Might we think the same of Luke 4: 16-21? Whatever happens next, however ambivalent about authority or empire the Gospel of Luke might become, can we not see it, sing it, in the key of Jesus’s liberating first song? Can we not read the ministry of Jesus by its first principles, by its own interpretation, as transformation–social, political, religious–from the side of the oppressed. When revolution is the ministry of Jesus, we can sing Luke’s gospel in key of liberation.

Our churches so often attempt to spiritualize and depoliticize the gospel message. While they (we) often fail to get the message, of peaceful, but powerfully disruptive revolution, those in the narrative, appeared to get it. As Bruggemmann says, “The evangel turns out to be a gospel of deep public transformation, deep enough that authorities sought to kill him.” [Bruggemann, 39.] This week, as we recall the birthday of Martin Luther King Jr., we remember that it is not only in Jesus’ time that anti-imperial songs can stimulate imperial wrath. The civil rights movement brought social, political, even religious revolution, by peaceful means, but at a great cost.

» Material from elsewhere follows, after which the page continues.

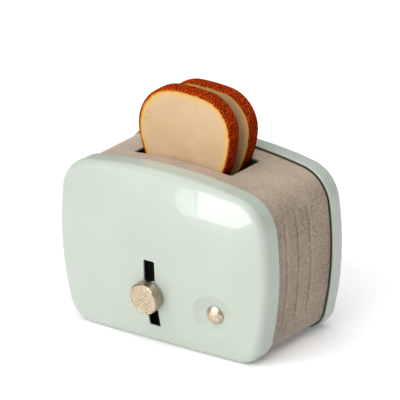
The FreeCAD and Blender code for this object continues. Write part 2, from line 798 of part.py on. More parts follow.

As a round dance revolution arises in our country, complete with the messy conversations about tactics and direction that characterize every movement (including the civil rights movement before it), let’s remember that Christ’s ministry was an unsettling, disrupting, transforming liberation song. When we hear that music, we can remain on the sidelines, or we can join the dance.